Sweetly Scottish: A History of Shortbread
Few can resist the delicate charms of buttery, crumbly shortbread.
By
Credit: Steve Giralt
Once considered a festive food consumed only on Christmas or on Hogmanay, the Scottish New Year's Eve, shortbread has evolved into a treat enjoyed year-round—and there are as many variations of it as days in the calendar. Queen Victoria liked hers seasoned with salt; classic shortbread from the town of Goosnargh in Lancashire is flavored with coriander and caraway; shortbread from Pitcaithly, in Scotland, is made with orange peel and almonds; the Scottish baking company Walkers, founded in 1898, has a ginger version of it. Less variation exists in the shape of the cookie. The dough is often pressed into circular molds with intricate designs, to make it recall the Yule bannock, an ancient, rounded and notched cake said to resemble the sun.

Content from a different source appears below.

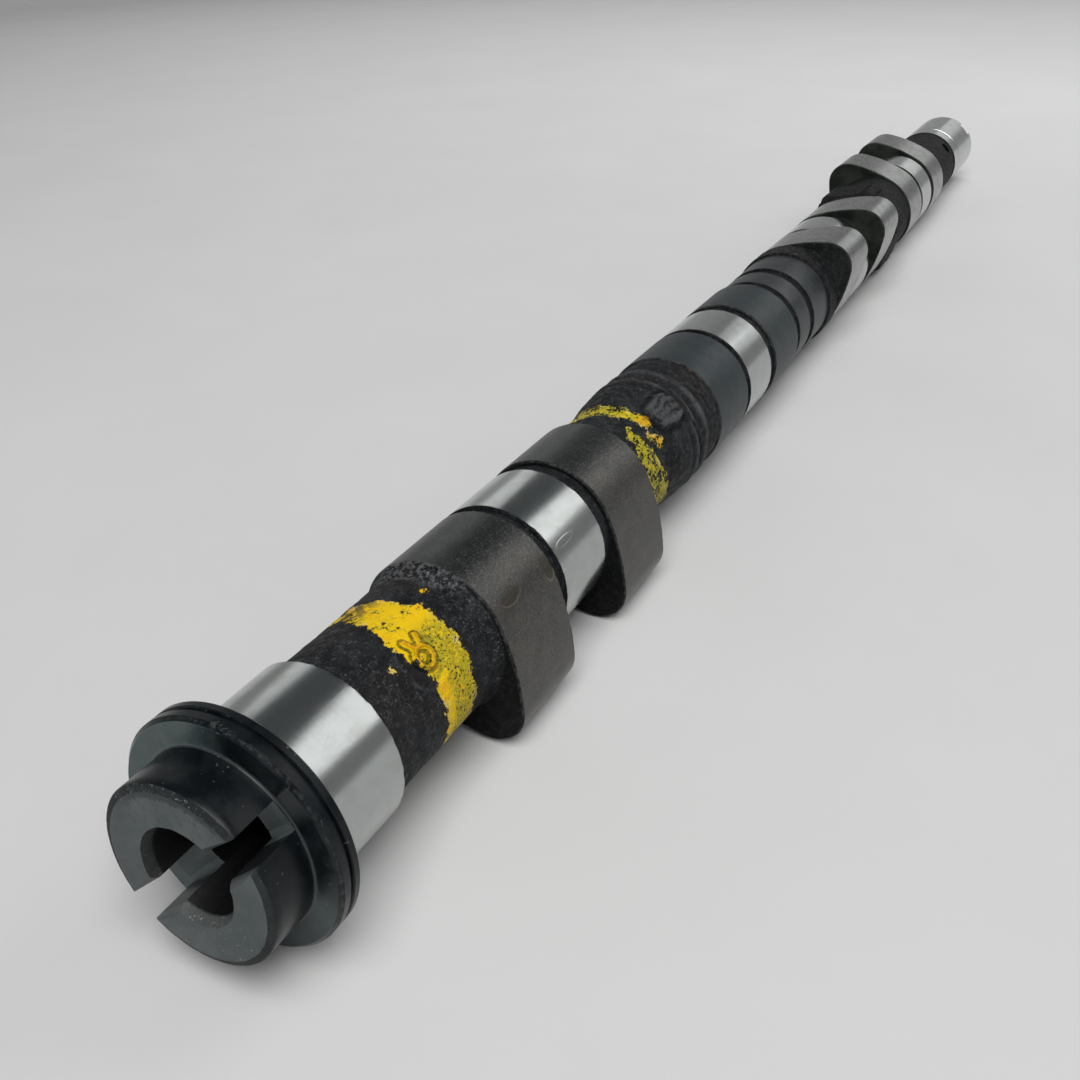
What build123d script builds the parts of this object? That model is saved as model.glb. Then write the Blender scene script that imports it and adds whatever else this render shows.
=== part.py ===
from build123d import *
from math import acos, cos, radians, sin, tan
import os

# Camshaft for four cylinders with two valves a cylinder on this shaft: one iron casting, ground where it runs.
# The axis is X, from the slotted drive end to the driven end. The origin is on the axis at the rear face of
# the thrust flange, where the first bearing journal starts. Z is up as the shaft lies on its cam noses.

# Bearing journals
journal_diameter = 27.0
front_journal_length = 15.7
journal_length = 15.0

# Cams: a base circle and a nose circle joined by convex flank arcs
base_circle_diameter = 27.2
cam_lift = 6.8
nose_radius = 6.8
flank_radius = 46.0
cam_width = 18.0
cam_edge_chamfer = 0.35

# A cylinder's pair of cams with the bearing journal between them
first_pair_start = 43.4
cylinder_spacing = 92.6
gap_ahead_of_journal = 1.8
gap_behind_journal = 3.2
gap_diameter = 25.4

# Directions round the axis, in degrees from +Y towards +Z, one for each cylinder from the drive end
nose_angles = (225.0, 315.0, 135.0, 45.0)
timing_angle = nose_angles[2]

# Thrust flange
flange_diameter = 35.6
flange_thickness = 3.8
flange_chamfer = 0.6
flange_groove_width = 0.7
flange_groove_depth = 0.5

# Drive boss with its centre bore, and the cross slot that a disc mill leaves deepest in the middle
boss_diameter = 27.4
boss_height = 7.5
boss_rim_width = 1.1
boss_rim_drop = 0.4
slot_width = 4.4
slot_depth = 8.7
slot_mill_diameter = 120.0
slot_shift = 0.75
slot_edge_chamfer = 0.7
bore_diameter = 13.9
bore_depth = 30.0
bore_tip_angle = 118.0
countersink_diameter = 15.0
countersink_depth = 1.5

# As-cast body between the drive end and the first cam
front_shank_diameter = 24.6
front_shoulder_length = 1.9
front_shoulder_diameter = 26.6

# As-cast body between the first and second cylinders
waist_diameter = 24.4
waist_length = 10.6
waist_shoulder_length = 8.0
thick_body_diameter = 26.4

# Turned locating band between the second and third cylinders
band_groove_length = 3.6
band_groove_diameter = 25.0
raised_band_length = 9.0
raised_band_diameter = 26.0
second_groove_length = 3.2
locating_band_length = 13.3
locating_band_diameter = 26.2
cast_collar_diameter = 27.5

# Cast hexagon for a spanner, and the as-cast body behind it, between the third and fourth cylinders
rear_waist_diameter = 26.0
hexagon_place = 7.2
hexagon_across_flats = 26.8
hexagon_corner_radius = 2.0
hexagon_length = 17.5
hexagon_slope_length = 3.0

# Driven end: plain shank, ground seat, end bolt hole and key notch
tail_shank_length = 30.2
tail_shank_diameter = 24.2
seat_length = 37.0
seat_diameter = 24.8
seat_chamfer = 1.0
bolt_hole_diameter = 10.8
bolt_hole_depth = 32.0
bolt_hole_mouth_diameter = 12.6
bolt_hole_tip_angle = 118.0
key_notch_width = 5.0
key_notch_depth = 1.6
key_notch_length = 4.0
timing_hole_diameter = 4.4
timing_hole_depth = 6.0
timing_hole_place = 5.5

# Stub that the mould leaves standing on the casting
stub_length = 9.0
stub_width = 7.0
stub_height = 1.1
stub_top_fillet = 0.9
stub_place = 18.3
stub_angle = 124.5

# Radii and places that follow from the sizes above
journal_radius = journal_diameter / 2
base_radius = base_circle_diameter / 2
gap_radius = gap_diameter / 2
flange_radius = flange_diameter / 2
boss_radius = boss_diameter / 2
bore_radius = bore_diameter / 2
front_shank_radius = front_shank_diameter / 2
waist_radius = waist_diameter / 2
thick_body_radius = thick_body_diameter / 2
collar_radius = cast_collar_diameter / 2
rear_waist_radius = rear_waist_diameter / 2
tail_radius = tail_shank_diameter / 2
seat_radius = seat_diameter / 2

flange_front = -flange_thickness
boss_face = flange_front - boss_height
pair_length = 2 * cam_width + gap_ahead_of_journal + journal_length + gap_behind_journal
pair_starts = [first_pair_start + i * cylinder_spacing for i in range(len(nose_angles))]
pair_ends = [start + pair_length for start in pair_starts]
seat_start = pair_ends[-1] + tail_shank_length
seat_end = seat_start + seat_length


def across(angle):
    """Unit vector square to the axis, at an angle from +Y towards +Z."""
    return Vector(0, cos(radians(angle)), sin(radians(angle)))


def radial_plane(place, angle):
    """Plane on the axis whose local x runs along the shaft and whose local z points outwards."""
    return Plane(origin=(place, 0, 0), x_dir=(1, 0, 0), z_dir=across(angle))


def revolved(points):
    """Solid turned about the axis from (place, radius) points."""
    profile = make_face(Polyline([(place, 0, radius) for place, radius in points], close=True))
    return revolve(profile, axis=Axis.X, revolution_arc=360)


def drive_end_outline():
    """Boss, thrust flange with its rim groove, and front journal."""
    rim_middle = flange_front + (flange_chamfer + flange_thickness) / 2
    groove_start = rim_middle - flange_groove_width / 2
    groove_end = rim_middle + flange_groove_width / 2
    groove_radius = flange_radius - flange_groove_depth
    return [
        (boss_face, 0),
        (boss_face, boss_radius - boss_rim_width),
        (boss_face + boss_rim_drop, boss_radius),
        (flange_front, boss_radius),
        (flange_front, flange_radius - flange_chamfer),
        (flange_front + flange_chamfer, flange_radius),
        (groove_start, flange_radius),
        (groove_start, groove_radius),
        (groove_end, groove_radius),
        (groove_end, flange_radius),
        (0, flange_radius),
        (0, journal_radius),
        (front_journal_length, journal_radius),
        (front_journal_length, front_shank_radius),
    ]


def front_shank_outline():
    """Plain casting that swells to a shoulder at the first cam."""
    return [
        (first_pair_start - front_shoulder_length, front_shank_radius),
        (first_pair_start, front_shoulder_diameter / 2),
    ]


def pair_outline(start):
    """Core under a pair of cams, with the ground journal between them."""
    journal_start = start + cam_width + gap_ahead_of_journal
    journal_end = journal_start + journal_length
    return [
        (start, gap_radius),
        (journal_start, gap_radius),
        (journal_start, journal_radius),
        (journal_end, journal_radius),
        (journal_end, gap_radius),
        (start + pair_length, gap_radius),
    ]


def shouldered_body_outline(start, end):
    """Waist behind the first cylinder, and the shoulder up to the thicker casting ahead of the second."""
    shoulder_start = start + waist_length
    return [
        (start, waist_radius),
        (shoulder_start, waist_radius),
        (shoulder_start + waist_shoulder_length, thick_body_radius),
        (end, thick_body_radius),
    ]


def locating_band_outline(start, end):
    """Groove, raised band, groove and turned locating band, then casting up to the next pair."""
    raised_start = start + band_groove_length
    raised_end = raised_start + raised_band_length
    band_start = raised_end + second_groove_length
    band_end = band_start + locating_band_length
    return [
        (start, band_groove_diameter / 2),
        (raised_start, band_groove_diameter / 2),
        (raised_start, raised_band_diameter / 2),
        (raised_end, raised_band_diameter / 2),
        (raised_end, band_groove_diameter / 2),
        (band_start, band_groove_diameter / 2),
        (band_start, locating_band_diameter / 2),
        (band_end, locating_band_diameter / 2),
        (band_end, collar_radius),
        (end, collar_radius),
    ]


def driven_end_outline():
    """Tail shank and ground seat."""
    return [
        (pair_ends[-1], tail_radius),
        (seat_start, tail_radius),
        (seat_start, seat_radius),
        (seat_end - seat_chamfer, seat_radius),
        (seat_end, seat_radius - seat_chamfer),
        (seat_end, 0),
    ]


def casting_body():
    """Everything that is round about the axis, as one turned solid."""
    outline = drive_end_outline() + front_shank_outline()
    outline += pair_outline(pair_starts[0])
    outline += shouldered_body_outline(pair_ends[0], pair_starts[1])
    outline += pair_outline(pair_starts[1])
    outline += locating_band_outline(pair_ends[1], pair_starts[2])
    outline += pair_outline(pair_starts[2])
    outline += [(pair_ends[2], rear_waist_radius), (pair_starts[3], rear_waist_radius)]
    outline += pair_outline(pair_starts[3])
    outline += driven_end_outline()
    return revolved(outline)


def below(point):
    """The same point on the other side of the cam's centre line."""
    return Vector(point.X, -point.Y)


def cam_outline():
    """Cam face with its nose on local +X: base, flank, nose and flank arcs, each tangent to the next."""
    nose_place = base_radius + cam_lift - nose_radius
    base_to_flank = flank_radius - base_radius
    nose_to_flank = flank_radius - nose_radius
    flank_x = (base_to_flank**2 - nose_to_flank**2 + nose_place**2) / (2 * nose_place)
    flank_y = -base_to_flank * sin(acos(flank_x / base_to_flank))
    flank_centre = Vector(flank_x, flank_y)
    to_base = flank_centre * (-1 / base_to_flank)
    to_nose = (Vector(nose_place, 0) - flank_centre) * (1 / nose_to_flank)
    base_tangent = to_base * base_radius
    nose_tangent = flank_centre + to_nose * flank_radius
    flank_middle = flank_centre + (to_base + to_nose).normalized() * flank_radius
    return make_face([
        ThreePointArc(nose_tangent, flank_middle, base_tangent),
        ThreePointArc(base_tangent, (-base_radius, 0), below(base_tangent)),
        ThreePointArc(below(base_tangent), below(flank_middle), below(nose_tangent)),
        ThreePointArc(below(nose_tangent), (base_radius + cam_lift, 0), nose_tangent),
    ])


def cam(start, nose_angle):
    """One ground cam with its edges broken."""
    plane = Plane(origin=(start, 0, 0), x_dir=across(nose_angle), z_dir=(1, 0, 0))
    blank = extrude(plane * cam_outline(), amount=cam_width)
    sides = blank.faces().filter_by(Axis.X)
    return chamfer(sides.edges(), cam_edge_chamfer)


def cam_pair(start, nose_angle):
    """The two cams of a cylinder, one each side of its journal."""
    second_start = start + pair_length - cam_width
    return [cam(start, nose_angle), cam(second_start, nose_angle)]


def spanner_hexagon(start):
    """Cast hexagon for a spanner, one flat square to the timing direction, its ends sloped down."""
    corner_reach = hexagon_across_flats / 2 / cos(radians(30))
    plane = Plane(origin=(start, 0, 0), x_dir=across(timing_angle + 30), z_dir=(1, 0, 0))
    outline = RegularPolygon(corner_reach, 6)
    blank = extrude(plane * fillet(outline.vertices(), hexagon_corner_radius), amount=hexagon_length)
    end = start + hexagon_length
    sloped_ends = revolved([
        (start, 0),
        (start, rear_waist_radius),
        (start + hexagon_slope_length, corner_reach),
        (end - hexagon_slope_length, corner_reach),
        (end, rear_waist_radius),
        (end, 0),
    ])
    return blank & sloped_ends


def drive_slot():
    """Cutter for the cross slot, set off the axis towards the first cylinder's noses.

    Its top edges are eased, and its floor is the arc of the disc mill.
    """
    plane = Plane(
        origin=(boss_face, 0, 0), x_dir=across(timing_angle + 90), z_dir=across(timing_angle)
    )
    half_width = slot_width / 2
    half_mouth = half_width + slot_edge_chamfer
    profile = make_face(Polyline([
        (-half_mouth, 0),
        (half_mouth, 0),
        (half_width, slot_edge_chamfer),
        (half_width, slot_depth + slot_width),
        (-half_width, slot_depth + slot_width),
        (-half_width, slot_edge_chamfer),
    ], close=True))
    trench = extrude(plane * Pos(slot_shift, 0) * profile, amount=flange_radius, both=True)
    mill_radius = slot_mill_diameter / 2
    mill_centre = boss_face + slot_depth - mill_radius
    mill_plane = Plane(origin=(mill_centre, 0, 0), z_dir=across(timing_angle + 90))
    return trench & mill_plane * Cylinder(mill_radius, boss_diameter)


def blind_hole(mouth, inward, radius, depth, mouth_radius, mouth_depth, tip_angle):
    """Cutter on the axis for a drilled hole with a countersunk mouth; inward is 1 towards +X, else -1."""
    tip = radius / tan(radians(tip_angle / 2))
    return revolved([
        (mouth, 0),
        (mouth, mouth_radius),
        (mouth + inward * mouth_depth, radius),
        (mouth + inward * depth, radius),
        (mouth + inward * (depth + tip), 0),
    ])


def centre_bore():
    """Bore in the middle of the drive boss."""
    return blind_hole(
        boss_face, 1, bore_radius, bore_depth, countersink_diameter / 2, countersink_depth, bore_tip_angle
    )


def end_bolt_hole():
    """Hole for the end bolt, at the driven end."""
    radius = bolt_hole_diameter / 2
    mouth_radius = bolt_hole_mouth_diameter / 2
    return blind_hole(
        seat_end, -1, radius, bolt_hole_depth, mouth_radius, mouth_radius - radius, bolt_hole_tip_angle
    )


def key_notch():
    """Notch for a key across the rim of the driven end."""
    plane = radial_plane(seat_end - key_notch_length / 2, timing_angle)
    floor = seat_radius - key_notch_depth
    return extrude(
        plane * Pos(0, 0, floor) * Rectangle(key_notch_length, key_notch_width), amount=seat_radius
    )


def timing_hole():
    """Small blind hole in the side of the tail shank, in line with the slot."""
    plane = radial_plane(seat_start - timing_hole_place, timing_angle)
    floor = tail_radius - timing_hole_depth
    return extrude(plane * Pos(0, 0, floor) * Circle(timing_hole_diameter / 2), amount=seat_radius)


def cast_stub(place, angle, body_radius):
    """Rounded stub left standing on the casting."""
    plane = radial_plane(place, angle)
    blank = extrude(plane * Ellipse(stub_length / 2, stub_width / 2), amount=body_radius + stub_height)
    top = blank.faces().sort_by(Axis(plane.origin, plane.z_dir))[-1]
    return fillet(top.edges(), stub_top_fillet)


def camshaft():
    """The whole casting with its cams, stub, hexagon, slot and holes."""
    shaft = casting_body()
    for start, nose_angle in zip(pair_starts, nose_angles):
        shaft += cam_pair(start, nose_angle)
    shaft += cast_stub(pair_ends[0] + stub_place, stub_angle, thick_body_radius)
    shaft += spanner_hexagon(pair_ends[2] + hexagon_place)
    shaft -= drive_slot()
    shaft -= centre_bore()
    shaft -= end_bolt_hole()
    shaft -= key_notch()
    shaft -= timing_hole()
    return shaft


os.makedirs("parts", exist_ok=True)
export_step(camshaft(), "parts/camshaft.step")
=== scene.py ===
import math

import bmesh
import bpy
import numpy as np
from mathutils import Euler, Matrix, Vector, noise


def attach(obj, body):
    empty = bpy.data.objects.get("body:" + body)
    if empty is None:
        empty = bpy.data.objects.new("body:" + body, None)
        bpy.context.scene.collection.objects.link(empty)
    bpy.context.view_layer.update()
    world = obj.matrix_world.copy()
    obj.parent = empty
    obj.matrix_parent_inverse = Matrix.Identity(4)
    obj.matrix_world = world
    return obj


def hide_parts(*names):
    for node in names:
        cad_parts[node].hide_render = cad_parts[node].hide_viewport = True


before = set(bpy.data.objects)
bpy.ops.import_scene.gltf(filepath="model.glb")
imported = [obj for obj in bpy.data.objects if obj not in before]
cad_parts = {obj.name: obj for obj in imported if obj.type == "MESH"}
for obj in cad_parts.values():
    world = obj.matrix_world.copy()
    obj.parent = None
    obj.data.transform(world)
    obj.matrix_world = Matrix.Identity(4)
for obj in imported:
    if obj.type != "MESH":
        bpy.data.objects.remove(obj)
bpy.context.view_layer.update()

# A cast iron camshaft. Sizes are in millimetres and directions in degrees from +Y towards +Z; X is the axis.
MM = 0.001
# Directions of the points of a ring, closer together on the side that carries the marks
marked_side = (30.0, 210.0)
marked_steps = 124
plain_steps = 64
turn_degrees = np.concatenate([
    np.linspace(marked_side[0], marked_side[1], marked_steps, endpoint=False),
    np.linspace(marked_side[1], marked_side[0] + 360, plain_steps, endpoint=False),
]) % 360
turn = np.radians(turn_degrees)
ROUND = marked_steps + plain_steps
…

Finger shapes are also common, as are the wedges called petticoat tails, reminiscent of bell-shaped crinolines and supposedly favored by Mary, Queen of Scots.
Shortbread is now such a cookie-aisle fixture that in the 1980s the European Union threatened to classify it as a "common biscuit" in order to impose new taxes; the Scottish Association of Master Bakers fought back, claiming that their beloved cookie belongs to an ancestral line of "flour confectionery". The bakers prevailed.